WHAT TO PRODUCE:
Copy whichever lines contain the string "from".

RAW DATA:
--- Start ---
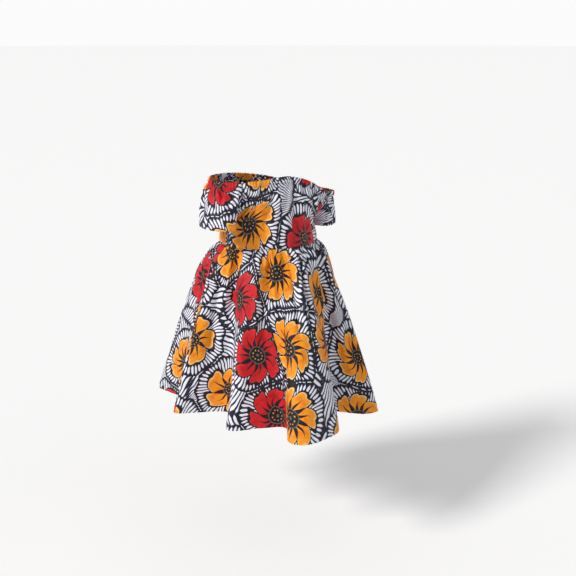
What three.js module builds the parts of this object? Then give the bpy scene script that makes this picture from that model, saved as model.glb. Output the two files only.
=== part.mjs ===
// A toddler's off-the-shoulder wax-print cotton dress in its worn shape, hollow.
// Millimetres, +Z up, the wearer faces -Y and the wearer's left is +X.
// The origin is the middle of the elastic neckline, which is where the dress is held up.
//
// Six cut pieces: a front and a back bodice, two raglan sleeves, a front and a back skirt.
// Each is one sheet of cloth given its thickness. The pieces meet edge to edge, a seam gap apart.

import * as THREE from "three";

// ---- driving dimensions ---------------------------------------------------------------------

const CLOTH_THICKNESS = 1.5;
const SEAM_GAP = 0.3;
const SLEEVE_DRAWN_BACK = 0.15; // more at the raglan seams, where the walls meet at an angle
const LONGEST_MITRE = 2.4; // how much thicker a folded seam may make the wall along its own normal

const SKIRT_DROP = 295; // from the waist seam down to the hem
const WAIST = { x: 2, y: 0, z: -101, halfWidth: 86, halfDepth: 75 };
const CHEST = { x: 1, y: 0, halfWidth: 79, halfDepth: 73 }; // the bodice at the underarms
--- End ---
TASK SOLUTION:
What three.js module builds the parts of this object? Then give the bpy scene script that makes this picture from that model, saved as model.glb. Output the two files only.
import * as THREE from "three";
const SKIRT_DROP = 295; // from the waist seam down to the hem